The book as a whole, then, is an eclectic tapestry that highlights the range of Vanhoozer’s imaginative framework for the Christian life. It is, in essence, applied systematics. Many of the chapters capture the core of Vanhoozer’s thought and will serve as a helpful gateway to his larger corpus. I’ve already found myself commending it to others for this reason alone.

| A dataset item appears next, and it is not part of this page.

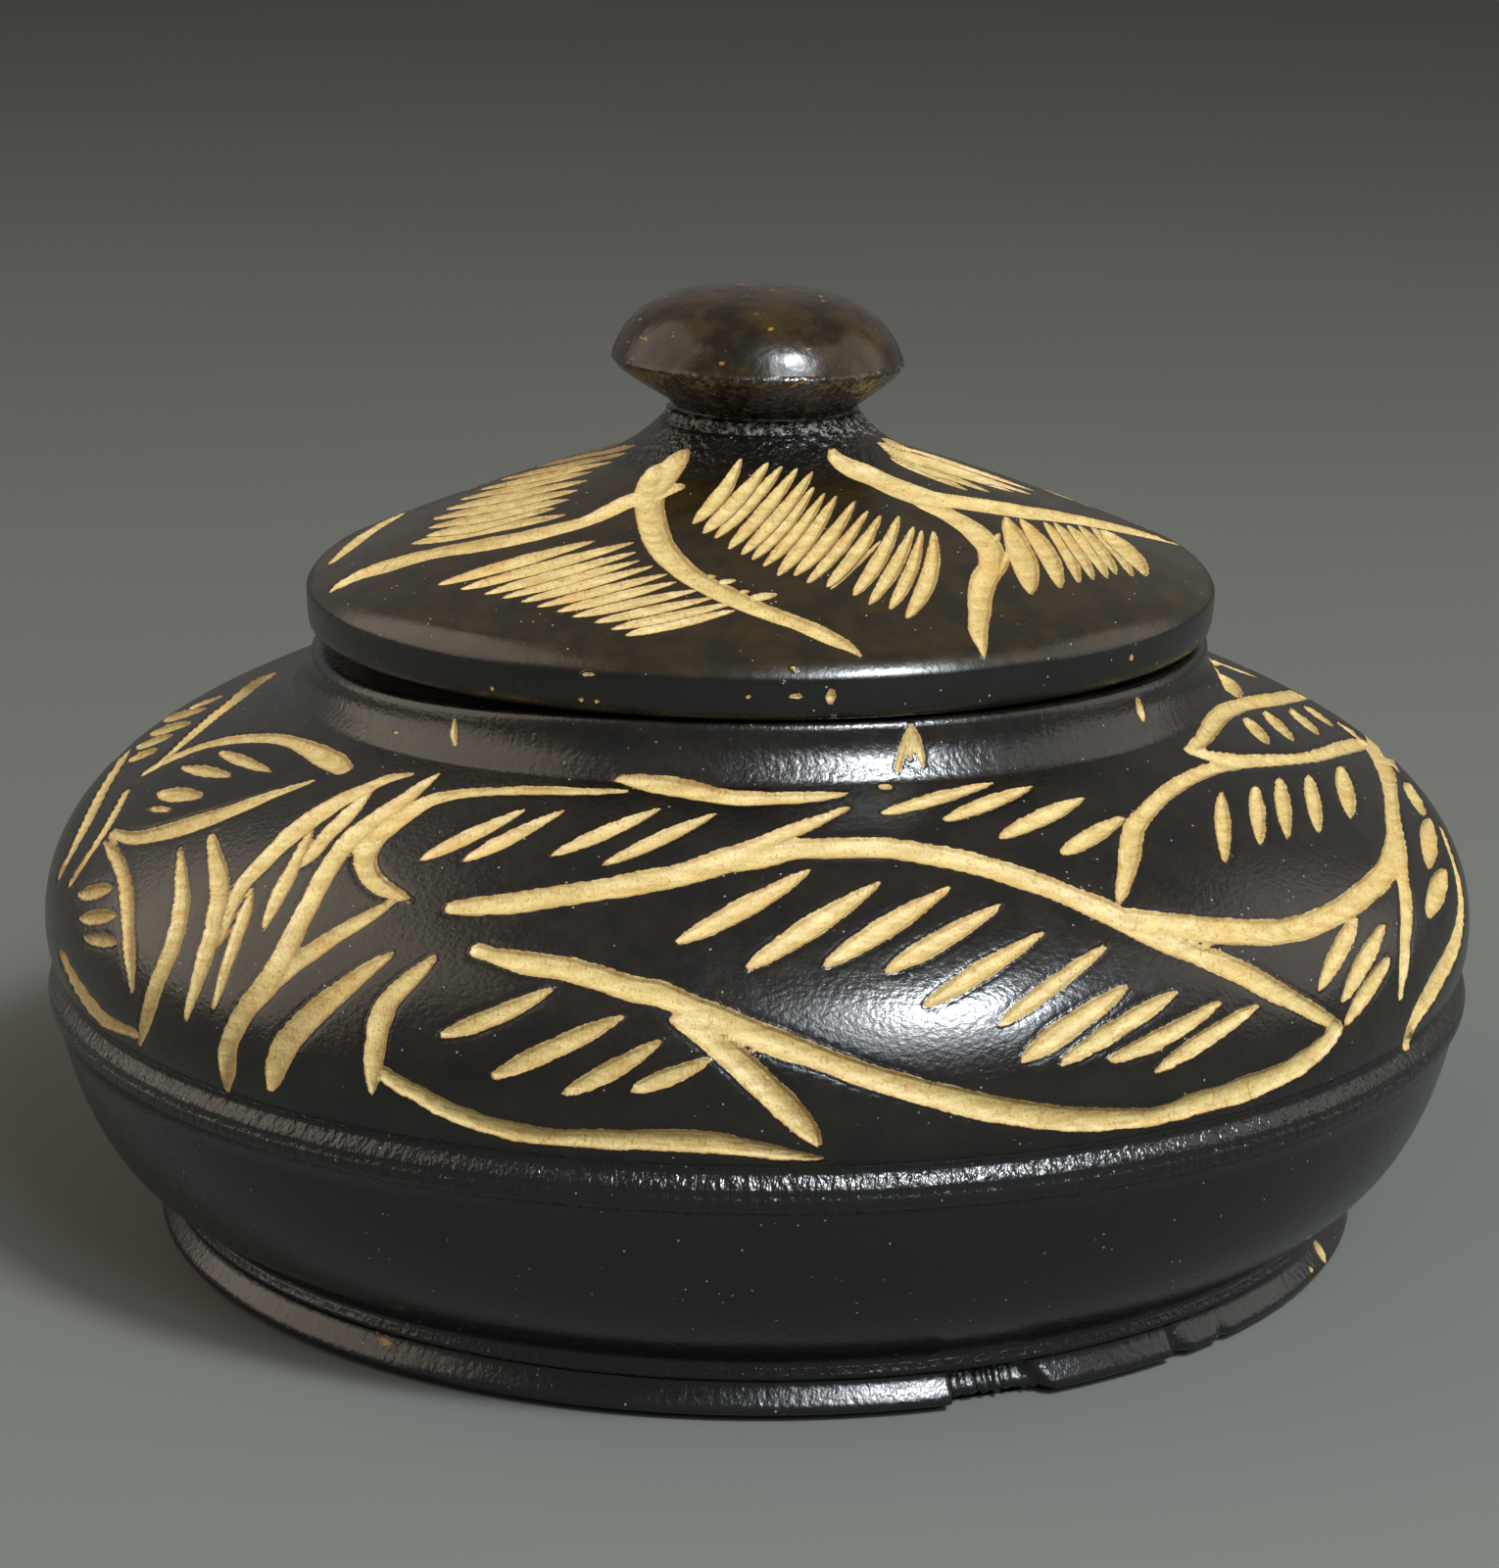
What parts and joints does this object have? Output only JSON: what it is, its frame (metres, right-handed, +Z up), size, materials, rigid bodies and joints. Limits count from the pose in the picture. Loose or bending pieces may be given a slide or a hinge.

Modeling Theological Exegesis 

It’s fairly common these days to hear discussions of “theological interpretation” or “theological exegesis” of Scripture, yet often it’s difficult to see one preach what he practices. It turns out being “theological” can be just as nebulous as being “biblical.” In this volume, however, Vanhoozer helpfully models what theological exegesis looks like in the fray. Whereas many of his other books err more on the side of the theologian than the pastor, this volume highlights Vanhoozer’s pastoral sensibilities. Reading him in this context helps us see that the vision of the pastor-theologian is more than an abstract vision; it’s a concrete possibility.

I should also mention that reading Vanhoozer is fun. His prose is peppered with word plays, creative allusions, and plenty of Heideggerian compound words (my favorite: “being-in-missionary-activity”). Reading Vanhoozer is similar to the experience when reading G. K. Chesterton or C. S. Lewis: one is moved by the joy of what lies behind their arguments as much as by their force and logic. Whether it be developing theological hermeneutics, assessing biotechnology, or delivering a homily to seminary students, Vanhoozer is always delightful to read.

Those who take up and read Pictures at a Theological Exhibition won’t be able to walk away without this sense of palpable joy. But more, they’ll come away with a sense of what it looks like to live lives, molded and shaped by God’s canonical script, with a certain fittingness that accompanies the family of the redeemed.

Or more simply: they’ll learn what it looks like to live biblically.